Le Lyonnais François-Régis Gaudry vient de sortir un nouveau livre “On va déguster l’Italie”, après en avoir consacré un à la cuisine française. Ce sont des encyclopédies foisonnantes entre recettes, présentations d’artisans de bouche, anecdotes sur le cinéma ou le football… Le critique gastronomique anime On va déguster sur France Inter et Très Très Bon sur Paris Première. Interview. Par Clotilde Brunet
Êtes-vous attaché à votre ville d’origine qu’on dit être la capitale de la gastronomie ?
François-Régis Gaudry : Oui, suis né à Sainte-Foy-lès-Lyon et j’ai fait toute ma scolarité à Lyon jusqu’à l’hypokhâgne et la khâgne au lycée Édouard Herriot et ensuite j’ai eu le concours de Sciences Po Paris. Je continue à venir à Lyon, très souvent. Mes parents habitent dans le 5e arrondissement, le quartier où j’ai grandi.
Quels souvenirs gastronomiques gardez-vous de Lyon ?
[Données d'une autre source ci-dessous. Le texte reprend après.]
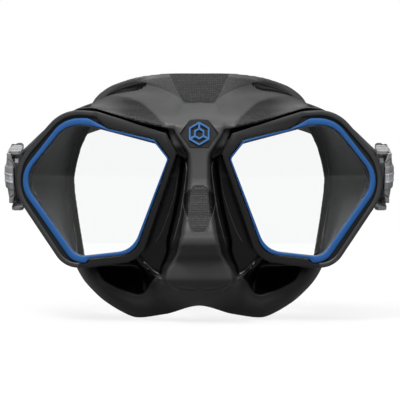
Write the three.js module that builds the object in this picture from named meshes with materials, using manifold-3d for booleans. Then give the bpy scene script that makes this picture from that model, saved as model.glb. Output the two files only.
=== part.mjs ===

J’en garde plein ! Ma mère est d’origine corse mais elle a rencontré mon père à Lyon. Étant une très bonne cuisinière, elle s’est aussi appropriée les spécialités lyonnaises. On avait des rituels dans la famille, on dégustait très souvent le saucisson pistaché de chez Bobosse ou de chez Sibilia, accompagné d’une sa- lade de lentilles ou de mâche. On s’attablait beaucoup à Lyon et de temps en temps on cassait la tirelire pour aller dans des belles adresses chez Bocuse, chez Alain Chapel à Mionnay dans l’Ain quand j’étais adolescent…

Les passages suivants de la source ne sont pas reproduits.